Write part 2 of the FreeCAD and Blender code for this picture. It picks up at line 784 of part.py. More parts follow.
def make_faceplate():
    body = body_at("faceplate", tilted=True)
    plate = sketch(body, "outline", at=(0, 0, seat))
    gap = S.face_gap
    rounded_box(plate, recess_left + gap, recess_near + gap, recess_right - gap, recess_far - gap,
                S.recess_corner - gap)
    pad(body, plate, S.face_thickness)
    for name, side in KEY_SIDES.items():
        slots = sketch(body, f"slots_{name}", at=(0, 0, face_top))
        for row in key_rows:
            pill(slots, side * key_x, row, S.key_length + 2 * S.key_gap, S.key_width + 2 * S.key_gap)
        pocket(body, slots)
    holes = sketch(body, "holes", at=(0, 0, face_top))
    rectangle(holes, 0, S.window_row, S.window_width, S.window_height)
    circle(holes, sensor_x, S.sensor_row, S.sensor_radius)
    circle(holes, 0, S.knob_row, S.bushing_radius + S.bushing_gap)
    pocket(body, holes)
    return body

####

§ **TASK**: Repeat the data precisely, line by line.

§ **CORRECT RESULT**:
Write part 2 of the FreeCAD and Blender code for this picture. It picks up at line 784 of part.py. More parts follow.
def make_faceplate():
    body = body_at("faceplate", tilted=True)
    plate = sketch(body, "outline", at=(0, 0, seat))
    gap = S.face_gap
    rounded_box(plate, recess_left + gap, recess_near + gap, recess_right - gap, recess_far - gap,
                S.recess_corner - gap)
    pad(body, plate, S.face_thickness)
    for name, side in KEY_SIDES.items():
        slots = sketch(body, f"slots_{name}", at=(0, 0, face_top))
        for row in key_rows:
            pill(slots, side * key_x, row, S.key_length + 2 * S.key_gap, S.key_width + 2 * S.key_gap)
        pocket(body, slots)
    holes = sketch(body, "holes", at=(0, 0, face_top))
    rectangle(holes, 0, S.window_row, S.window_width, S.window_height)
    circle(holes, sensor_x, S.sensor_row, S.sensor_radius)
    circle(holes, 0, S.knob_row, S.bushing_radius + S.bushing_gap)
    pocket(body, holes)
    return body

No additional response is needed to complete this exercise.